Other uses may include beeswax leather conditioner
Using beeswax on leather can be an excellent way to condition and protect your leather goods. Beeswax helps moisturize the leather, prevent it from drying out, and create a protective barrier against moisture and stains.
Leather, with its natural allure and timeless appeal, has adorned human lives for centuries. Whether it’s a cherished leather jacket, a beloved pair of boots, or a vintage leather sofa, these pieces often become an integral part of our lives.
However, to maintain their beauty and extend their lifespan, leather goods require proper care and nourishment.

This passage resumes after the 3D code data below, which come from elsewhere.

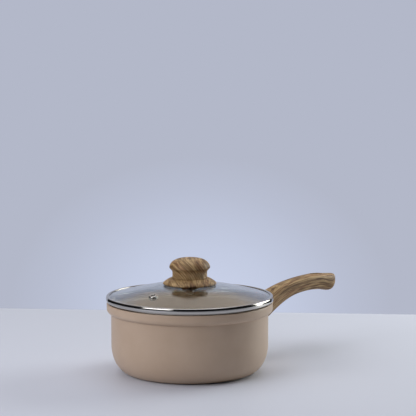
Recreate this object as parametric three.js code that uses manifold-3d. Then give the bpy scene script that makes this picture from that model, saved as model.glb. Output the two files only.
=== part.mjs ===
// A saucepan with a stepped rim, a wood-look handle and a domed glass lid.
// Millimetres, +Z up. The origin is the centre of the base, on the surface that the pan stands on.
// The handle runs out along +X. The lid sits on the pan and lifts off along +Z.
import * as THREE from "three";
import { mergeVertices } from "three/addons/utils/BufferGeometryUtils.js";
import Module from "manifold-3d";

const wasm = await Module();
wasm.setup();

// ---------------------------------------------------------------------------
// Driving dimensions
// ---------------------------------------------------------------------------
const GAP = 0.3; // room left between two pieces that touch
const LARGE_SIDES = 48; // flats round the pan, glass and rim
const KNOB_SIDES = 32; // flats round the knob
const SMALL_SIDES = 24; // flats round washers and screws

// Pan
const BODY_RADIUS = 87.3; // outside of the straight wall
const WALL = 2.5; // thickness of the coated aluminium
const FLOOR = 4; // thickness of the base
const BASE_RADIUS = 66.5; // where the base turns up into the corner
const CORNER_HEIGHT = 31; // height of the rounded corner
const STEP_HEIGHT = 66.3; // where the wall steps out into the rim band
const BAND_RADIUS = 92.2; // outside of the rim band
const BAND_START = 72; // where the band becomes upright
const RIM_HEIGHT = 78.6; // top of the pan
const RIM_ROUND = 1; // rounding of the rim's two edges
const DISC_RADIUS = 56;
const DISC_THICKNESS = 0.8;

// Handle, its bracket and its screw
const HANDLE_SECTION_POWER = 2.6; // 2 is an ellipse, more is squarer
const HANDLE_STEPS = 30;
const HANDLE_SIDES = 16;
const BRACKET_TILT = THREE.MathUtils.degToRad(26); // the tongue rises with the handle
const BRACKET_FOOT = { x: 88.8, z: 46.5 }; // where the tongue's axis meets the pad
const TONGUE = { length: 31, width: 14, height: 11 };
const PAD = { thickness: 2.35, halfAngle: 7, low: 36, high: 57 };
const SCREW_REACH = 20; // from the foot to the screw, along the tongue
const SCREW_SEAT = 9.2; // from the tongue's axis to the ledge that the washer bears on
const HANG_SLOT = { x: 205, length: 18, width: 8 };

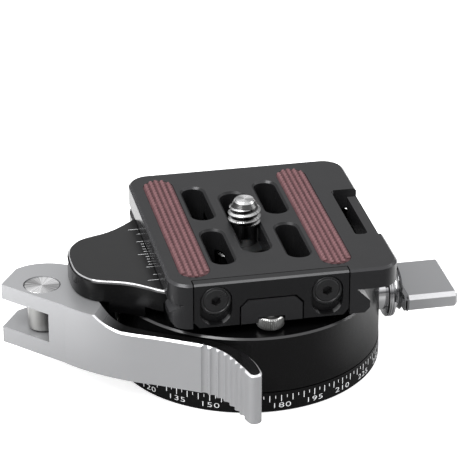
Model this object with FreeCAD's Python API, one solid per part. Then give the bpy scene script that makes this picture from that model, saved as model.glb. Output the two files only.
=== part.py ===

We recommend to use beeswax leather balm, a natural and time-tested solution that not only protects but also enhances the longevity of your favorite leather ware. What are the benefits of beeswax leather balm.
1. Deep Conditioning for Supple Leather
The primary role of beeswax leather balm is to provide deep conditioning to your leather items.
Leather, being a natural material, can dry out over time, leading to cracks and a loss of suppleness. Beeswax, combined with other natural oils, penetrates deep into the leather’s fibers, restoring moisture and ensuring your leather remains soft and flexible.
2. Protection from the Elements
Leather is often exposed to various environmental elements, including moisture, UV rays, and pollutants. Beeswax, known for its water-repellent properties, creates a protective barrier on the leather’s surface. This barrier not only guards against rain and spills but also shields leather from harmful UV rays, preventing fading and discoloration. Furthermore, the protective layer makes leather more resistant to dust and dirt, keeping it cleaner for longer.
3. Preservation of Natural Shine
The application of beeswax leather balm leaves your leather items with a rich, healthy shine. This natural glow not only enhances their apparel but also serves a practical purpose. The balm helps disguise minor scratches and scuffs, keeping your leather looking newer for longer.
It’s like giving your leather goods a second lease on life.
4. Eco-Friendly and Safe
Many commercial leather care products contain chemicals that can be harmful to both the leather and the environment. Beeswax leather balm, on the other hand, is made from natural ingredients, making it eco-friendly and safe to use. You can protect your leather without compromising on sustainability.
5. Versatility Across Leather Items
Beeswax leather balm isn’t limited to specific leather goods; it’s versatile enough to be used on a wide range of items. From leather jackets and handbags to boots, wallets, car interiors, and even furniture, this balm caters to all your leather care needs. Its versatility ensures that your entire collection benefits from its protective embrace.
6. Easy Application and Maintenance
Applying beeswax leather balm is a simple and enjoyable process. It doesn’t require professional expertise, and you can do it at your convenience. A thin, even layer of balm can be applied with a soft cloth or sponge and then buffed to perfection, revealing the leather’s natural sheen.
While beeswax is an effective leather conditioner, it’s important to note that it may darken the leather slightly, especially if applied to light-colored leather. Therefore, it’s advisable to test a small, inconspicuous area before applying it to the entire item, especially if you’re concerned about potential changes in color or finish. Additionally, for specialized leather care, such as exotic leather or heavily distressed leather, it may be best to consult with a professional or refer to the manufacturer’s recommendations.